What is expected =>
From the line with "Continue the build123d" down to the final line of the material below, quote every line exactly and leave out all lines before it.

····················

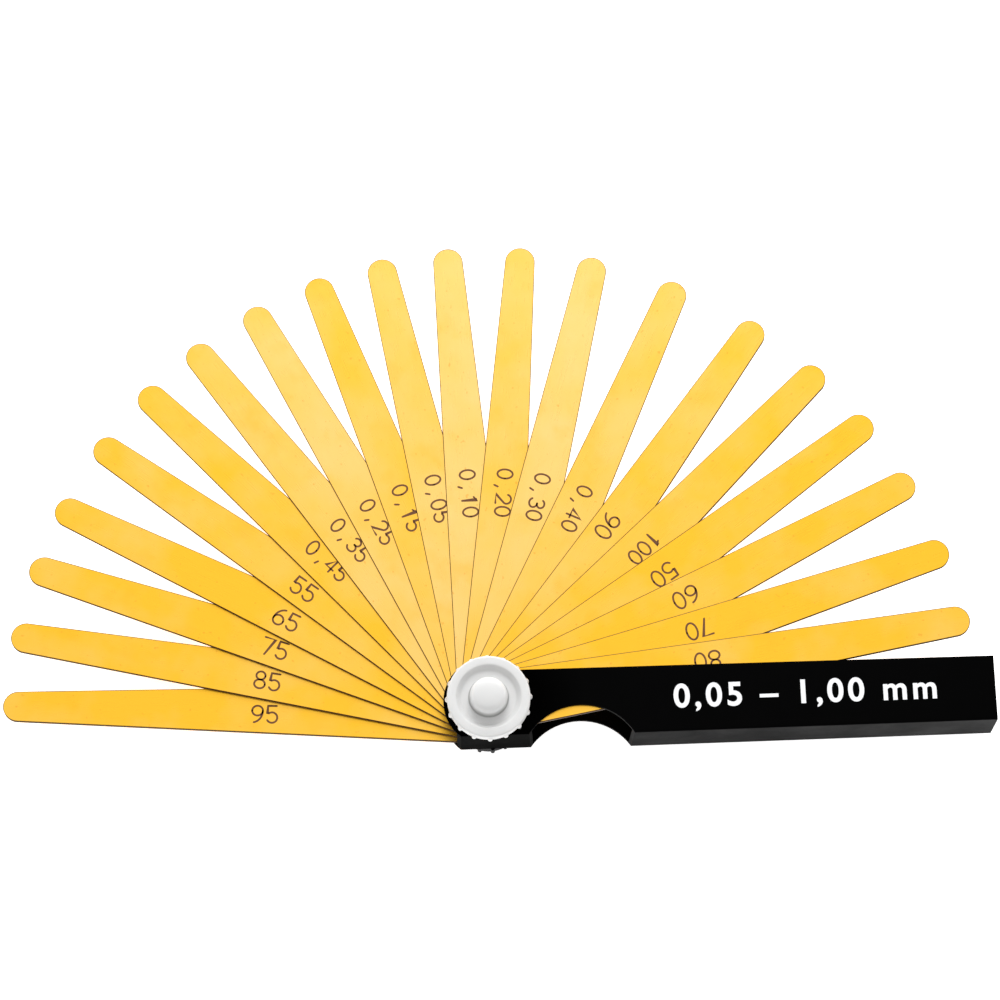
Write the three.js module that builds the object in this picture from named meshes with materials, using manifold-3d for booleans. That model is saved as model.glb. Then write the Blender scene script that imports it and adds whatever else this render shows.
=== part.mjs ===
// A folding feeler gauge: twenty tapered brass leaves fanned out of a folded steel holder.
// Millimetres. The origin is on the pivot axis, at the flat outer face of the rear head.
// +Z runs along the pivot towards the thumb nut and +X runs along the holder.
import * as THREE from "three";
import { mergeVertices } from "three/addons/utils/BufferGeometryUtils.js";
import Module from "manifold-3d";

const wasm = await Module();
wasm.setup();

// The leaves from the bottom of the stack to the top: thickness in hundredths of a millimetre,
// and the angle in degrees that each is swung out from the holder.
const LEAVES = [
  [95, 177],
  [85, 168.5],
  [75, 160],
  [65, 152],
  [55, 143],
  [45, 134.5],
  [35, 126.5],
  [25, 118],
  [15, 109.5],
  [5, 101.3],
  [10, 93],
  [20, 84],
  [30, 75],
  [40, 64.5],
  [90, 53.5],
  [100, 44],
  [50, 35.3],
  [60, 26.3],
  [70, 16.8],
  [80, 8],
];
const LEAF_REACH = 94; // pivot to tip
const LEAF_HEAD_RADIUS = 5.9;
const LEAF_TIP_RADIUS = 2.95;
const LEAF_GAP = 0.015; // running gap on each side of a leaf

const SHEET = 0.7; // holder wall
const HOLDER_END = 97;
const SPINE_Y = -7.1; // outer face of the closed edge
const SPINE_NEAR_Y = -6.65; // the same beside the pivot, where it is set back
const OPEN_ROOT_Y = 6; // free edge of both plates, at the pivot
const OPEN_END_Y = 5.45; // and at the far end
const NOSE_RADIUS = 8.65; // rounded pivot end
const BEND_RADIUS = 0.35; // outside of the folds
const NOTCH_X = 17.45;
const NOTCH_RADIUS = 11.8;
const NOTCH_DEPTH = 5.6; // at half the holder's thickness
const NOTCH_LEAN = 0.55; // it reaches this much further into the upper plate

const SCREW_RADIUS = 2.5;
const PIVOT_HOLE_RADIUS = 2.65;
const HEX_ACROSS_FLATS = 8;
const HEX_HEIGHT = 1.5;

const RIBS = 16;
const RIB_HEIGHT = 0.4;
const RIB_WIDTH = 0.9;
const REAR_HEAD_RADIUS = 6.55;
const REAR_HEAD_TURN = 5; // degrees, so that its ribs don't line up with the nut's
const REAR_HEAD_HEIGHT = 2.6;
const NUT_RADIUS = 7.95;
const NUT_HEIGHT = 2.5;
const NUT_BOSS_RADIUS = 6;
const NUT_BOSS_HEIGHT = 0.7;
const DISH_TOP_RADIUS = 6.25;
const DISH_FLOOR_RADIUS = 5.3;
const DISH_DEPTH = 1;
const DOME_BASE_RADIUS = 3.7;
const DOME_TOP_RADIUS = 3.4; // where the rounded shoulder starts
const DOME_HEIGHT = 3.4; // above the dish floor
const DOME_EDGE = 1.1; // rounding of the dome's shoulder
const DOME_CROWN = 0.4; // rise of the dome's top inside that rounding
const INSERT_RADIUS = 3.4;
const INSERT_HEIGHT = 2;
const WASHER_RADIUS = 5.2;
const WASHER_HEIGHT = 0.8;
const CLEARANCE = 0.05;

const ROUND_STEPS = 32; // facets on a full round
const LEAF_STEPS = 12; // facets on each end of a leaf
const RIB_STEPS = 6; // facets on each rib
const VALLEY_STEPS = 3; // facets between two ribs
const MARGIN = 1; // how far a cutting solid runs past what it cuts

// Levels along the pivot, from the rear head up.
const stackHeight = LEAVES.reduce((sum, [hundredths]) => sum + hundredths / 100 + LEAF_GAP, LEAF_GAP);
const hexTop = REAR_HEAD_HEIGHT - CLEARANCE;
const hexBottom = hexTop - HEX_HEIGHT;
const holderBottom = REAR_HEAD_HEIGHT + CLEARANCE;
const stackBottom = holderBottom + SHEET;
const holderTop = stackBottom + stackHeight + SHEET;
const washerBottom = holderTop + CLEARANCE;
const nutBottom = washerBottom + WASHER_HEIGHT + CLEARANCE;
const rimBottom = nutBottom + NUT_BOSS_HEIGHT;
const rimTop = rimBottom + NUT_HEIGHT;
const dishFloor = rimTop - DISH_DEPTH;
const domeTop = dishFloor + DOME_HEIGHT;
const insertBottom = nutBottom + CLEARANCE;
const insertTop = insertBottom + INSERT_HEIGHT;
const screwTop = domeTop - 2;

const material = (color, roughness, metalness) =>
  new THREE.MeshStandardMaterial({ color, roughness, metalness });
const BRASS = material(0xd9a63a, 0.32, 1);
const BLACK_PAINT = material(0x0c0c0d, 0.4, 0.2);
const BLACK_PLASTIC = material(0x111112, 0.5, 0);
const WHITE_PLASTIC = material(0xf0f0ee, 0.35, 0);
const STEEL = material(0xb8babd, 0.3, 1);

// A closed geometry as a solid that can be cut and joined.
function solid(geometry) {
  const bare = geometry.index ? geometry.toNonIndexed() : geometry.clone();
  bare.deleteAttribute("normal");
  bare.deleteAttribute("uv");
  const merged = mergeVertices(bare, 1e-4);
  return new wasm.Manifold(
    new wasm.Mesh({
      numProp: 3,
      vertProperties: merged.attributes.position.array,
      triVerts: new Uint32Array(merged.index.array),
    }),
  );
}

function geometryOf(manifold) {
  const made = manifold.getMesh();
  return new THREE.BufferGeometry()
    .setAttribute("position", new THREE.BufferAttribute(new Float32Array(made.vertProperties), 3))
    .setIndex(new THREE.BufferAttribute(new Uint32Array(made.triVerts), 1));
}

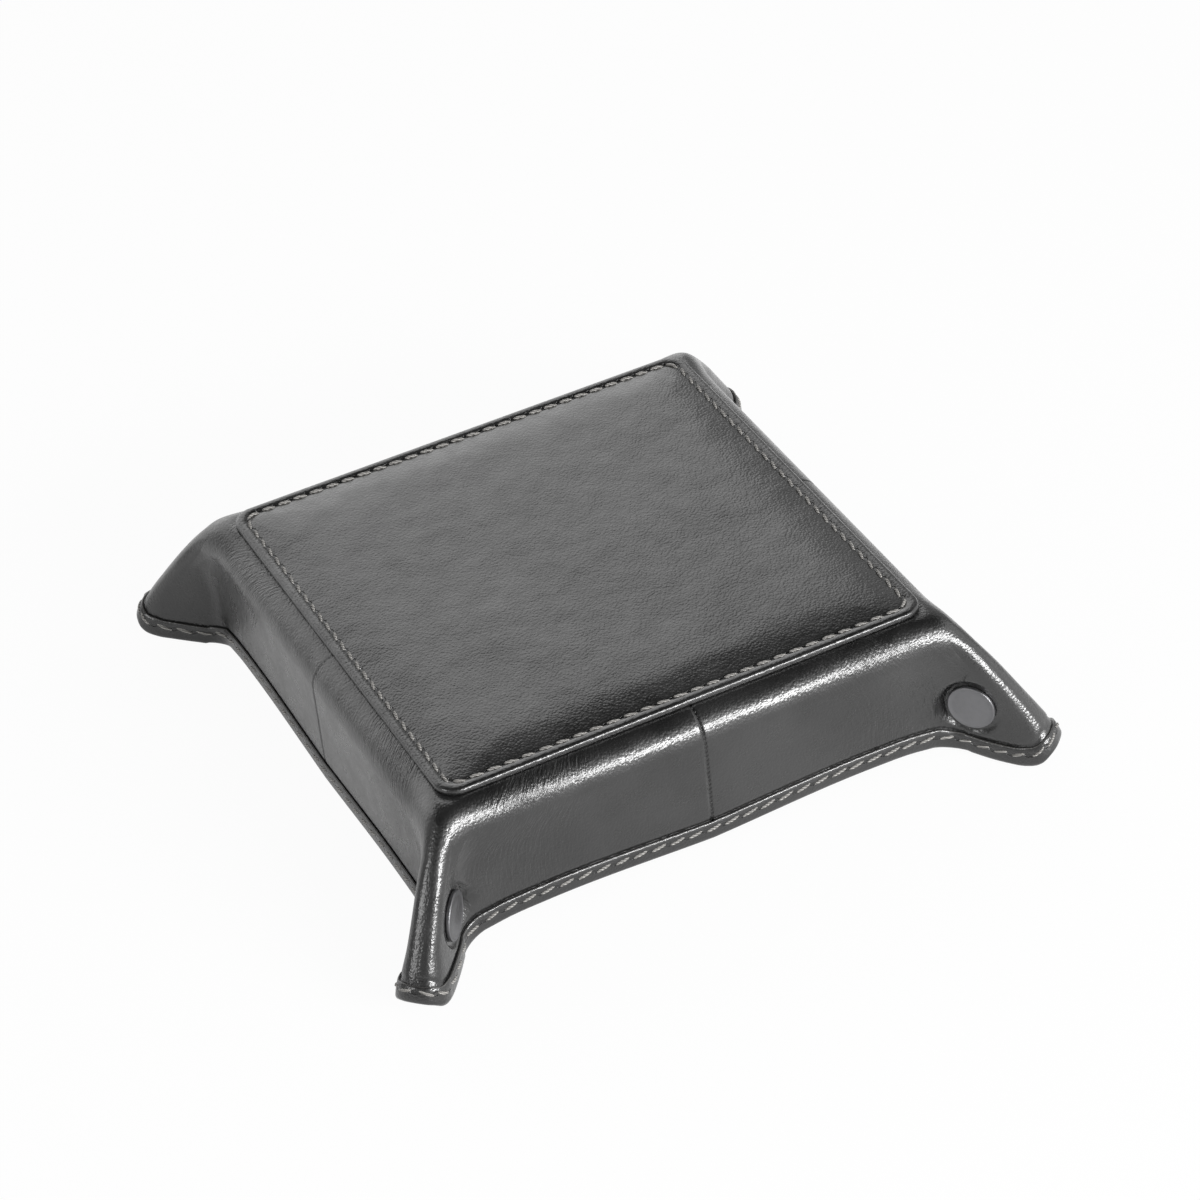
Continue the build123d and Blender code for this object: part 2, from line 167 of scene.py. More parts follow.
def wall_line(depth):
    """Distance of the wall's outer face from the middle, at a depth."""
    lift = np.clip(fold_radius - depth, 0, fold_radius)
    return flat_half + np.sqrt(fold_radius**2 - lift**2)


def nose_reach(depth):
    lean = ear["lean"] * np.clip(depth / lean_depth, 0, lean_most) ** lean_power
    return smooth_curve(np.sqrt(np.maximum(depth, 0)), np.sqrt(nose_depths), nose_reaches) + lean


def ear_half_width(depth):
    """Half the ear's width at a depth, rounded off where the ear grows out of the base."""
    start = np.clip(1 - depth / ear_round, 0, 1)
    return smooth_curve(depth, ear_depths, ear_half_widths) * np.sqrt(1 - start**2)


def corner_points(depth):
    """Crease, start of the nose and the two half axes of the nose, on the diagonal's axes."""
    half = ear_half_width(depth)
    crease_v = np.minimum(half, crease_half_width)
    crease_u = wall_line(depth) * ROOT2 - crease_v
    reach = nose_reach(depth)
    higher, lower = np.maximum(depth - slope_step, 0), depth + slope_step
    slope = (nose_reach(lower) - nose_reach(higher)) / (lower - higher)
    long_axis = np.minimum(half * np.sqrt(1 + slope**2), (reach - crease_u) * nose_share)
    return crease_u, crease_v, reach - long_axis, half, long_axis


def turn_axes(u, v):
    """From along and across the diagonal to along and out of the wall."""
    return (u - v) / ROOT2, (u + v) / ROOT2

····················

Exercise answer =>
Continue the build123d and Blender code for this object: part 2, from line 167 of scene.py. More parts follow.
def wall_line(depth):
    """Distance of the wall's outer face from the middle, at a depth."""
    lift = np.clip(fold_radius - depth, 0, fold_radius)
    return flat_half + np.sqrt(fold_radius**2 - lift**2)


def nose_reach(depth):
    lean = ear["lean"] * np.clip(depth / lean_depth, 0, lean_most) ** lean_power
    return smooth_curve(np.sqrt(np.maximum(depth, 0)), np.sqrt(nose_depths), nose_reaches) + lean


def ear_half_width(depth):
    """Half the ear's width at a depth, rounded off where the ear grows out of the base."""
    start = np.clip(1 - depth / ear_round, 0, 1)
    return smooth_curve(depth, ear_depths, ear_half_widths) * np.sqrt(1 - start**2)


def corner_points(depth):
    """Crease, start of the nose and the two half axes of the nose, on the diagonal's axes."""
    half = ear_half_width(depth)
    crease_v = np.minimum(half, crease_half_width)
    crease_u = wall_line(depth) * ROOT2 - crease_v
    reach = nose_reach(depth)
    higher, lower = np.maximum(depth - slope_step, 0), depth + slope_step
    slope = (nose_reach(lower) - nose_reach(higher)) / (lower - higher)
    long_axis = np.minimum(half * np.sqrt(1 + slope**2), (reach - crease_u) * nose_share)
    return crease_u, crease_v, reach - long_axis, half, long_axis


def turn_axes(u, v):
    """From along and across the diagonal to along and out of the wall."""
    return (u - v) / ROOT2, (u + v) / ROOT2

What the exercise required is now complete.